■ Set task: Starting at the line that contains "obj.data.transform(world)" and stopping at the line that contains "for body, nodes", repeat every line exactly, the two end lines included, and nothing else.

## start Data provided

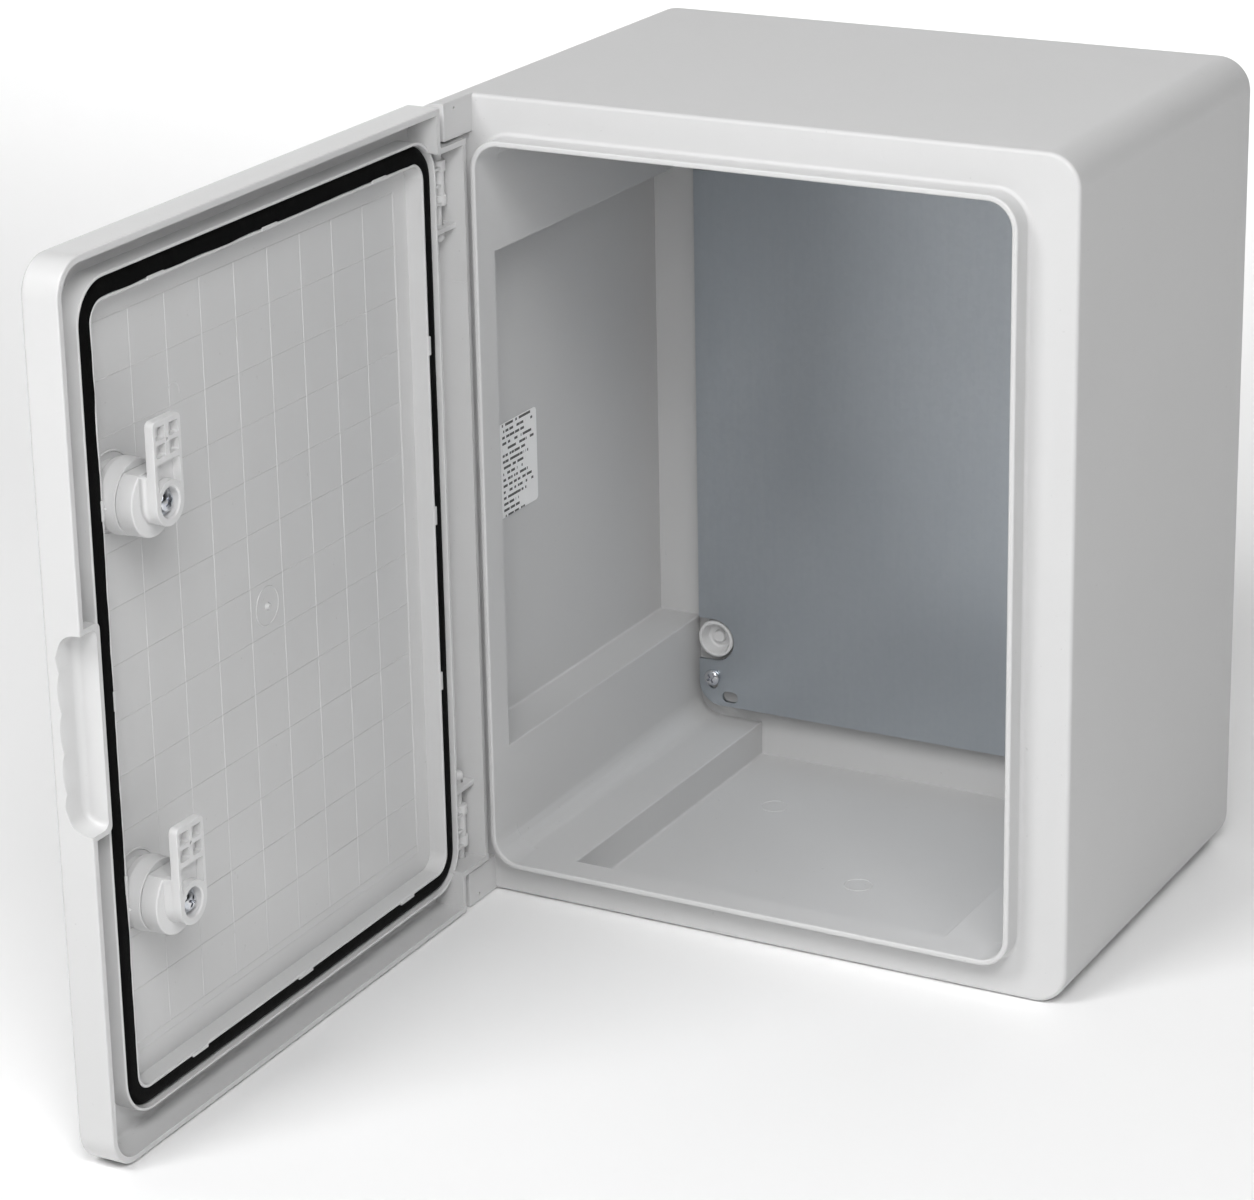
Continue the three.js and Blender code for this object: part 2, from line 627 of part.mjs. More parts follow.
leaf.add(named('door_shell', makeDoorShell(), 'door'));
leaf.add(named('door_gasket', makeGasket(), 'rubber'));
[['upper', 1], ['lower', -1]].forEach(([level, upward]) => {
  leaf.add(named(`${level}_hinge_pin`, makeHingePin(upward), 'fitting'));
  leaf.add(named(`${level}_lock_housing`, makeLockHousing(upward), 'fitting'));
  leaf.add(named(`${level}_lock_seal`, makeLockSeal(upward), 'rubber'));
  leaf.add(named(`${level}_lock_nut`, makeLockNut(upward), 'fitting'));
  leaf.add(named(`${level}_lock_rotor`, makeLockRotor(upward), 'fitting'));
  leaf.add(named(`${level}_lock_cam`, makeLockCam(upward), 'fitting'));
  leaf.add(named(`${level}_cam_washer`, makeCamWasher(upward), 'zinc'));
  leaf.add(named(`${level}_cam_screw`, makeCamScrew(upward), 'zinc'));
});

export default enclosure;
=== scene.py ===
"""Looks of a wall enclosure for a fire alarm control panel: moulded plastic body and hinged door, foam
gasket, cam locks, sliding hinge pins, galvanised mounting plate, screws, plugs and label.

Pieces are drawn in millimetres with the door closed, in the row frame's directions. install() turns
them to metres, and swings those that ride with the door to its open rest position.
"""

import json
import math

import bmesh
import bpy
from mathutils import Matrix, Vector, noise


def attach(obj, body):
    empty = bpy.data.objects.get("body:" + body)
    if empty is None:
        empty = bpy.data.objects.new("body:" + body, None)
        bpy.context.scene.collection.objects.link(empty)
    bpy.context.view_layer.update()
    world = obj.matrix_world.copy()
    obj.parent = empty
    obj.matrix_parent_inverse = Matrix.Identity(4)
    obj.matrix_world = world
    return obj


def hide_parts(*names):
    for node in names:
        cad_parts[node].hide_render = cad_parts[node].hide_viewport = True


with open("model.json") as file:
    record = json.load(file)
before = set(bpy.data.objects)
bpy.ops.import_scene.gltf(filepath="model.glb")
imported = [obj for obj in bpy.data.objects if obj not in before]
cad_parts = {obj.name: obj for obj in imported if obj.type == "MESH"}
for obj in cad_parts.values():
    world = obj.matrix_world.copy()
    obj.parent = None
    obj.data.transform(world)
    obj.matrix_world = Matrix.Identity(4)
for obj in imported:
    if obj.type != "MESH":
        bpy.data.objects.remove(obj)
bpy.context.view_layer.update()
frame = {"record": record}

MM = 0.001
RECORD = frame["record"]
BODY_OF = {node: body for body, nodes in RECORD["behaviour"]["bodies"].items() for node in nodes}

# Body
HEIGHT = 400
LEFT, RIGHT = -160, 160
FRONT, BACK = -106, 106
MIDDLE = HEIGHT / 2
CORNER = 16
WALL = 3
OPENING = (26.5, 21.3, 12.2)  # side inset, end inset, corner radius
COLLAR_WALL = 2.8
COLLAR_RIM = FRONT - 12
PANEL_FRONT = FRONT + 4
BACK_INNER = BACK - 5.5
BACK_OUTER = BACK_INNER + 3
SIDE_PANEL = 76
END_PANEL = 62.5

EAR_SIDE, EAR_END = 19, 18
EAR_FRONT = FRONT - 25.2

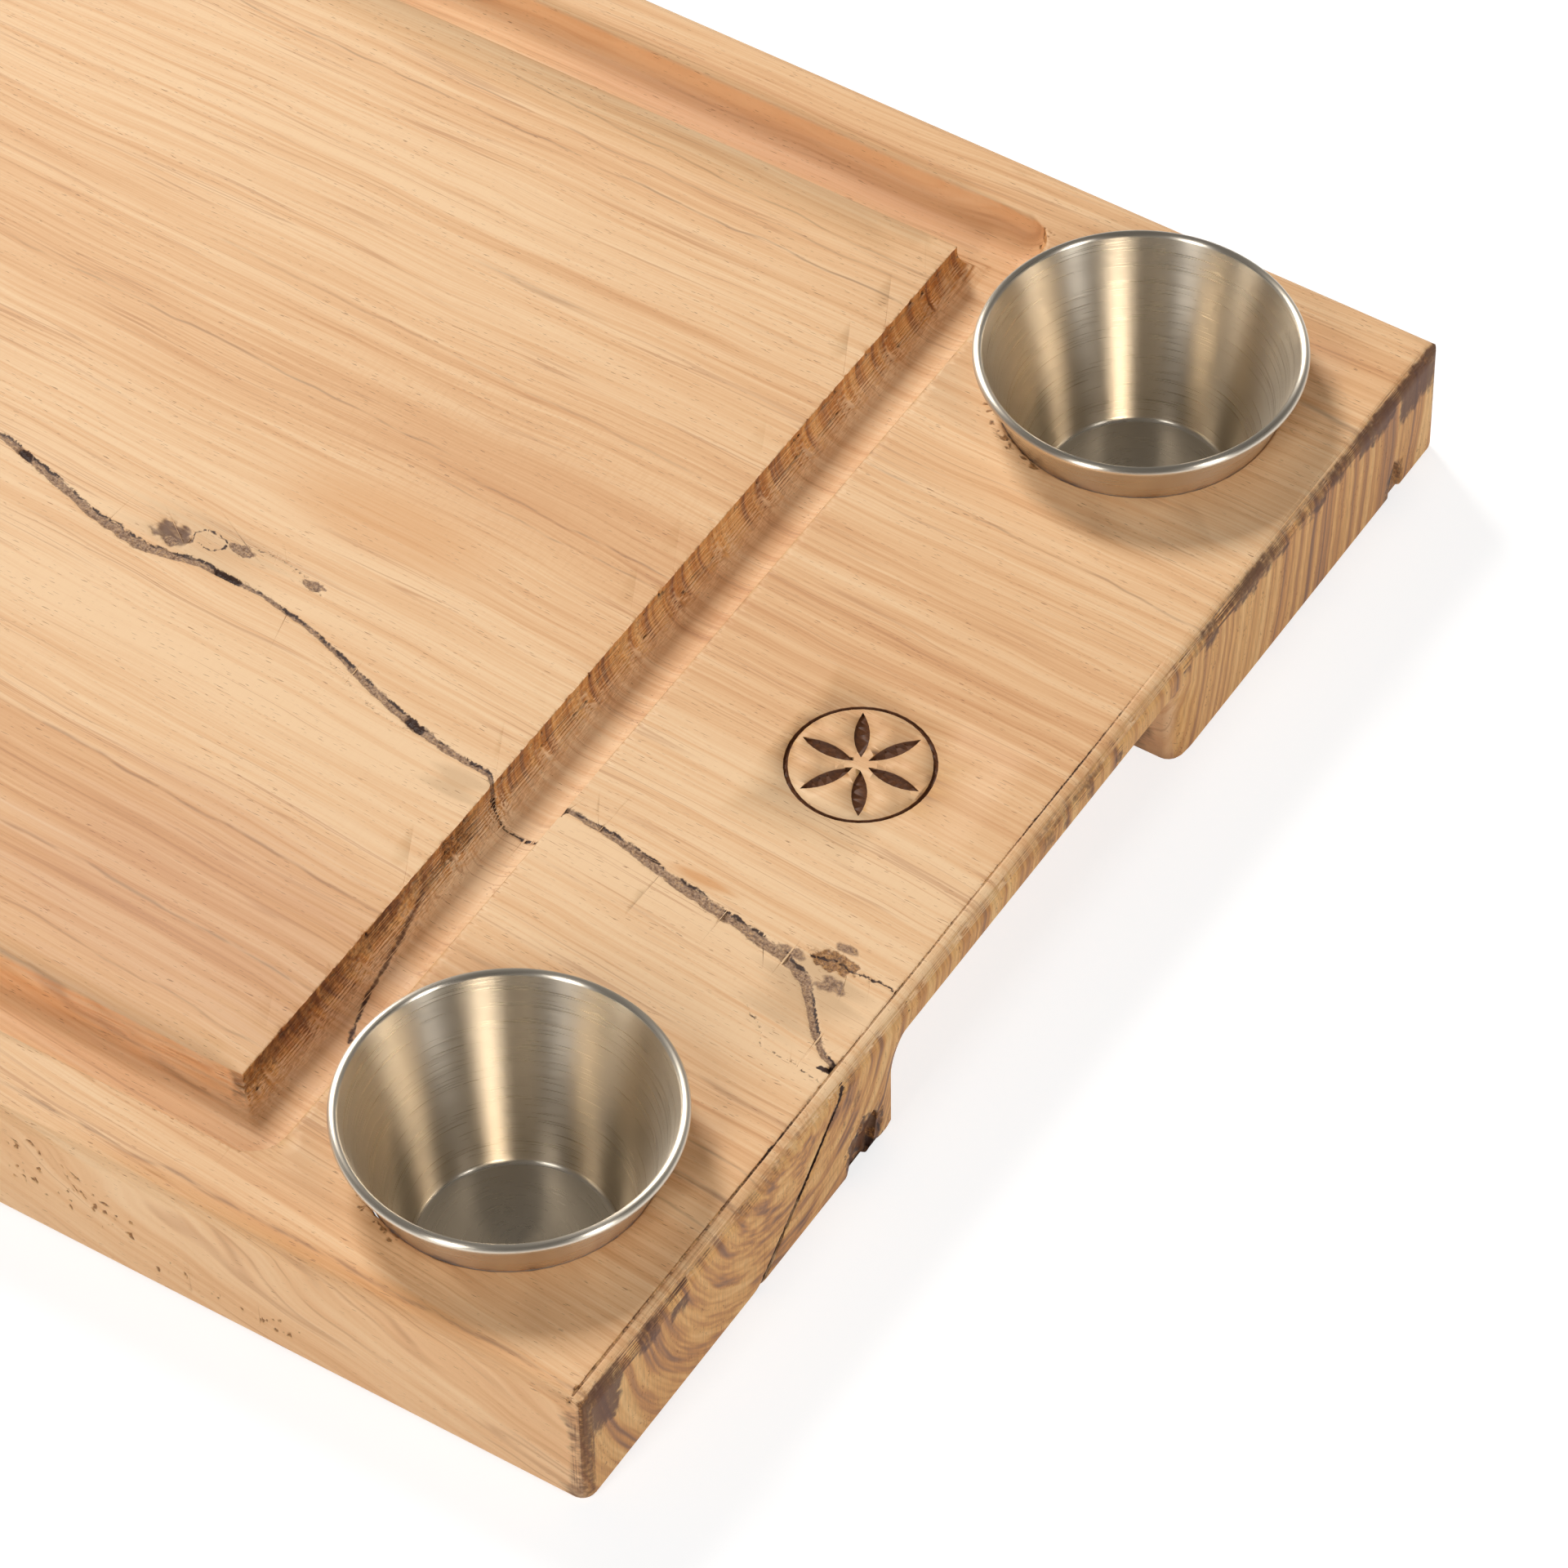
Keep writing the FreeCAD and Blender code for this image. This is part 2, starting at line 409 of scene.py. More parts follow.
@dataclass(frozen=True)
class Timber:
    """The board's wood. Its pattern is laid out in millimetres."""

    pith_y: float = -69.0
    pith_z: float = 35.0
    straight_y: float = 105.0
    lean: float = 0.0004
    burnt: tuple = srgb(118, 70, 34)
    char: tuple = srgb(60, 34, 20)
    rosette_x: float = 187.5
    rosette_reach: float = 14.6
    end_strip: float = 140.0
    dark_lines: tuple = (
        # Painted shade: this line along the far groove's inner edge stands in for the shade in the groove beside it.
        DarkLine((-10, 123.6), (130, 123.2), 0.5, 0.6),
        DarkLine((-30, 106.0), (130, 103.5), 0.45, 0.5),
        DarkLine((30, 117.0), (130, 112.0), 0.4, 0.35),
        DarkLine((20, 110.5), (130, 108.5), 0.5, 0.3),
        DarkLine((58, 70.5), (82, 69.5), 1.3, 0.35),
        DarkLine((-25, 28.5), (75, 25.0), 0.5, 0.45),
        DarkLine((78, 22.5), (130, 20.0), 0.5, 0.5),
        DarkLine((82, 18.5), (130, 16.5), 0.4, 0.4),
        DarkLine((10, 49.0), (130, 45.0), 0.6, 0.25),
        DarkLine((45, -70.0), (130, -76.0), 0.6, 0.5),
        DarkLine((58, -93.5), (130, -97.5), 0.7, 0.45),
        DarkLine((70, -109.0), (130, -113.0), 0.5, 0.35),
        DarkLine((75, -119.0), (130, -123.0), 0.9, 0.35),
        DarkLine((98, -144.0), (222, -147.2), 0.8, 0.55),
        DarkLine((150, 65.0), (222, 61.5), 0.5, 0.45),
        DarkLine((150, -75.5), (222, -79.0), 1.0, 0.3),
        DarkLine((200, -89.0), (222, -92.0), 0.5, 0.45),
        DarkLine((202, -97.0), (222, -99.0), 1.1, 0.6),
        DarkLine((205, -103.0), (222, -106.0), 0.6, 0.4),
        DarkLine((208, 122.0), (222, 120.5), 1.2, 0.5),
    )
    stains: tuple = (
        Stain((80, 4), (26, 9), 0.35, ORANGE),
        Stain((98, 26), (44, 14), 0.35, TAN),
        Stain((85, 132), (66, 5), 0.35, PINK),
        Stain((165, -147), (70, 3), 0.5, ORANGE),
        Stain((178, -38.6), (9, 1.8), 0.7, ORANGE),
        Stain((100, -95), (52, 36), 0.3, PINK),
        Stain((54, -18), (20, 8), 0.25, OLIVE),
        Stain((208, -50), (11, 12), 0.4, OLIVE),
        Stain((127, -43), (7, 4), 0.35, OLIVE),
    )

    def material(self) -> bpy.types.Material:
        """Build the wood.

        Returns:
            The material.
        """
        g = Graph("oiled_timber")
        object_place = g.node("ShaderNodeTexCoord", {}, {}, "Object")
        place = g.node("ShaderNodeVectorMath", {"operation": "SCALE"}, {0: object_place, "Scale": 1 / MM})
        x, y, z = g.split(place)
        normal = g.node("ShaderNodeTexCoord", {}, {}, "Normal")
        end_share = abs(g.split(normal)[0]).step(0.45, 0.9)

        layer = y - (y - self.straight_y) * self.lean * (x - 60)
        drift = (g.noise(g.join(x / 75, y / 34, z / 34), 1) - 0.5) * 5
        ripple = (g.noise(g.join(x / 17, y / 8, z / 8), 1) - 0.5) * 0.9
        layer = layer + drift + ripple
        ring_y = layer - self.pith_y
        ring_z = z - self.pith_z
        radius = (ring_y * ring_y + ring_z * ring_z) ** 0.5
        side = ring_y / radius

        colour = self._long_grain(g, (x, y, z), layer, radius, side)
        colour = g.mix(end_share, colour, self._end_grain(g, (x, y, z), radius, side))
        colour = self._marks(g, (x, y, z), colour)
        colour = self._scorch(g, (x, y, z), colour)

        fibre = g.noise(g.join(x / 7, y / 0.4, z / 0.4), 1, 0.6)
        bark = g.node("ShaderNodeAttribute", {"attribute_name": "bark"}, {}, "Fac")
        torn = g.node("ShaderNodeAttribute", {"attribute_name": "torn"}, {}, "Fac")
        grit = g.noise(g.join(x / 0.6, y / 0.6, z / 0.6), 1, 0.65)
        height = fibre * 0.05 + (bark * 0.5 + torn * 0.3) * grit
        bump = g.node("ShaderNodeBump", {}, {"Strength": 0.5, "Distance": MM, "Height": height})
        shader = g.node("ShaderNodeBsdfPrincipled", {},
                        {"Base Color": colour, "Roughness": 0.58, "IOR": 1.4, "Normal": bump})
        return g.finish(shader)

    def _long_grain(self, g: Graph, place: tuple[Wire, Wire, Wire], layer: Wire, radius: Wire,
                    side: Wire) -> Wire:
        """Colour the wood along the grain.

        Args:
            g: The material's graph.
            place: The place in millimetres.
            layer: The place across the board, straightened.
            radius: The distance from the pith.
            side: The side of the pith.

        Returns:
            The colour.
        """
        x, y, z = place
        broad = g.noise(g.join(x / 260, radius / 9, side * 3), 1)
        streak = g.noise(g.join(x / 120, radius / 2.3, side * 6), 2, 0.6)
        thread = g.noise(g.join(x / 34, radius / 0.5, side * 9), 2, 0.6)
        across = layer.most(-148.0).least(148.0).curve(-150, 150, (
            (-150, 0.55), (-140, 0.35), (-128, 0.45), (-112, 0.62), (-98, 0.62), (-84, 0.58), (-72, 0.5),
            (-60, 0.3), (-48, 0.12), (-34, 0.1), (-20, 0.2), (-6, 0.16), (8, 0.26), (24, 0.5), (36, 0.42),
            (50, 0.34), (62, 0.2), (72, 0.24), (84, 0.14), (104, 0.22), (118, 0.2), (132, 0.4), (150, 0.4)))
        towards_cups = x.step(-20, 110) * layer.step(-12, 4)
        tone = across * 0.62 + towards_cups * 0.1 + 0.02
        tone = tone + (broad - 0.5) * 0.55 + (streak - 0.5) * 1.0 + (thread - 0.5) * 0.65
        colour = g.node("ShaderNodeValToRGB", {"stops": [(0.0, PALE), (0.3, HONEY), (0.58, TAN),
                                                         (0.85, BROWN), (1.0, UMBER)]}, {0: tone})
        contour = abs(g.noise(g.join(x / 170, radius / 3.2, side * 4), 2) - 0.5).step(0.022, 0.0)
        fade = g.noise(g.join(x / 40, y / 7, z / 7), 1).step(0.42, 0.66)
        colour = g.mix(contour * fade * 0.5, colour, BROWN)

        ragged = (streak - 0.5) * 1.6
        for stain in self.stains:
            reach_x, reach_y = stain.reach
            off_x = x.line(1 / reach_x, -stain.centre[0] / reach_x)
            off_y = y.line(1 / reach_y, -stain.centre[1] / reach_y)
            away = (off_x ** 2 + off_y ** 2) ** 0.5
            colour = g.mix((away + ragged).step(1.1, 0.3, stain.strength), colour, stain.colour)

        broken = g.noise(g.join(x / 11, radius / 1.2, z / 9), 2, 0.6).step(0.3, 0.6)
        wobble = (g.noise(g.join(x / 13, y / 40, 0.0), 1) - 0.5) * 2.4
        wavy_y = y + wobble
        ends = {reach: x.step(reach + 8, reach - 4) for reach in sorted({dark_line.end[0] for dark_line in self.dark_lines})}
        lines = 0.0
        for dark_line in self.dark_lines:
            (x0, y0), (x1, y1) = dark_line.start, dark_line.end
            slope = (y1 - y0) / (x1 - x0)
            off = abs(wavy_y - x.line(slope, y0 - slope * x0))
            shown = off.step(dark_line.width, 0.0, dark_line.strength) * x.step(x0 - 6, x0 + 8)
            if x1 < self.end_strip:
                shown = shown * ends[x1]
            lines = shown.most(lines)
        # The grain's dark lines, with the painted shade line at the far groove's inner edge.
        colour = g.mix(lines * broken, colour, srgb(128, 88, 70))

        pore = g.noise(g.join(x / 2.4, y / 0.24, z / 0.24), 1).step(0.67, 0.74)
        crowd = g.noise(g.join(x / 30, y / 6, z / 6), 1).step(0.3, 0.65)
        colour = g.mix(pore * (crowd * 0.6 + 0.14), colour, UMBER)
        cross = g.noise(g.join(x / 0.7, y / 3.2, z / 3.2), 1) - 0.5
        figure = (((x - 95) / 55) ** 2 + ((y - 28) / 22) ** 2).step(1.3, 0.2) * 0.5 + 0.12
        return g.mix((cross * figure * 1.6 + 0.5).step(0.35, 0.9) * 0.35, colour, TAN)

    def _end_grain(self, g: Graph, place: tuple[Wire, Wire, Wire], radius: Wire, side: Wire) -> Wire:
        """Colour the sawn end grain.

        Args:
            g: The material's graph.
            place: The place in millimetres.
            radius: The distance from the pith.
            side: The side of the pith.

        Returns:
            The colour.
        """
        x, y, z = place
        rings = g.noise(g.join(x / 90, radius / 2.1, side * 3), 2, 0.55)
        colour = g.node("ShaderNodeValToRGB", {"stops": [(0.3, srgb(242, 194, 130)), (0.46, srgb(228, 172, 106)),
                                                         (0.56, srgb(204, 144, 86)), (0.66, srgb(158, 112, 80)),
                                                         (0.78, srgb(116, 80, 62))]}, {0: rings})
        speck = g.noise(g.join(x / 2, y / 0.55, z / 0.9), 2, 0.7).step(0.58, 0.68)
        patchy = g.noise(g.join(x / 9, radius / 3, z / 11), 1).step(0.46, 0.6)
        colour = g.mix(speck * patchy * 0.7, colour, srgb(150, 88, 38))
        brushed = g.noise(g.join(x / 3, y / 0.5, z / 5), 2, 0.6)
        return g.mix((brushed - 0.5) * 1.0 + 0.1, colour, srgb(150, 104, 66))

    def _marks(self, g: Graph, place: tuple[Wire, Wire, Wire], colour: Wire) -> Wire:
        """Colour what is carved: burnt, torn, barky and cracked wood, and the painted shade on the groove's inner
        wall and the recess's side wall.

        Args:
            g: The material's graph.
            place: The place in millimetres.
            colour: The sound wood's colour.

        Returns:
            The colour with the marks.
        """
        x, y, z = place
        burn_and_shade, torn, bark, crack = (g.node("ShaderNodeAttribute", {"attribute_name": name}, {}, "Fac")
                                   for name in ("burn_and_shade", "torn", "bark", "crack"))
        flake = g.noise(g.join(x / 3, y / 1.1, z / 1.1), 2, 0.65)
        grit = g.noise(g.join(x / 0.7, y / 0.55, z / 0.6), 2, 0.7)
        # Burns and dark knots, and the painted shade on the groove's inner wall and the recess's side wall, in one
        # dark brown.
        shade = (burn_and_shade + (flake - 0.5) * 0.9 * burn_and_shade.step(0.0, 0.3)).step(0.2, 0.95)
        colour = g.mix(shade * 0.88, colour, srgb(88, 52, 36))
        fibre = g.node("ShaderNodeValToRGB", {"stops": [(0.32, srgb(72, 42, 20)), (0.5, srgb(142, 92, 46)),
                                                        (0.7, srgb(206, 152, 92))]}, {0: grit})
        colour = g.mix((torn + (flake - 0.5) * 0.5 * torn.step(0.0, 0.2)).step(0.15, 0.6) * 0.85, colour, fibre)
        crumb = g.node("ShaderNodeValToRGB", {"stops": [(0.3, srgb(84, 58, 42)), (0.42, srgb(132, 98, 74)),
                                                        (0.55, srgb(168, 134, 106)),
                                                        (0.7, srgb(204, 160, 112))]}, {0: grit})
        colour = g.mix((bark + (grit - 0.5) * 0.5 * bark.step(0.0, 0.2)).step(0.15, 0.6) * 0.92, colour, crumb)
        return g.mix((crack + (grit - 0.5) * 0.8 * crack.step(0.0, 0.2)).step(0.25, 0.7), colour,
                     srgb(62, 38, 26))

    def _scorch(self, g: Graph, place: tuple[Wire, Wire, Wire], colour: Wire) -> Wire:
        """Burn the rosette's cuts.

        Args:
            g: The material's graph.
            place: The place in millimetres.
            colour: The wood's colour.

        Returns:
            The colour with the burnt cuts.
        """
        x, y, z = place
        from_rosette = ((x - self.rosette_x) ** 2 + y * y) ** 0.5
        engraved = from_rosette.step(self.rosette_reach + 0.6, self.rosette_reach) * z.step(28.9, 28.6)
        engraved = engraved * z.step(20, 22)
        scorch = g.mix(g.noise(g.join(x / 0.8, y / 0.3, z), 1), self.burnt, self.char)
        return g.mix(engraved, colour, scorch)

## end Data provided

■ Response to this exercise:
    obj.data.transform(world)
    obj.matrix_world = Matrix.Identity(4)
for obj in imported:
    if obj.type != "MESH":
        bpy.data.objects.remove(obj)
bpy.context.view_layer.update()
frame = {"record": record}

MM = 0.001
RECORD = frame["record"]
BODY_OF = {node: body for body, nodes in RECORD["behaviour"]["bodies"].items() for node in nodes}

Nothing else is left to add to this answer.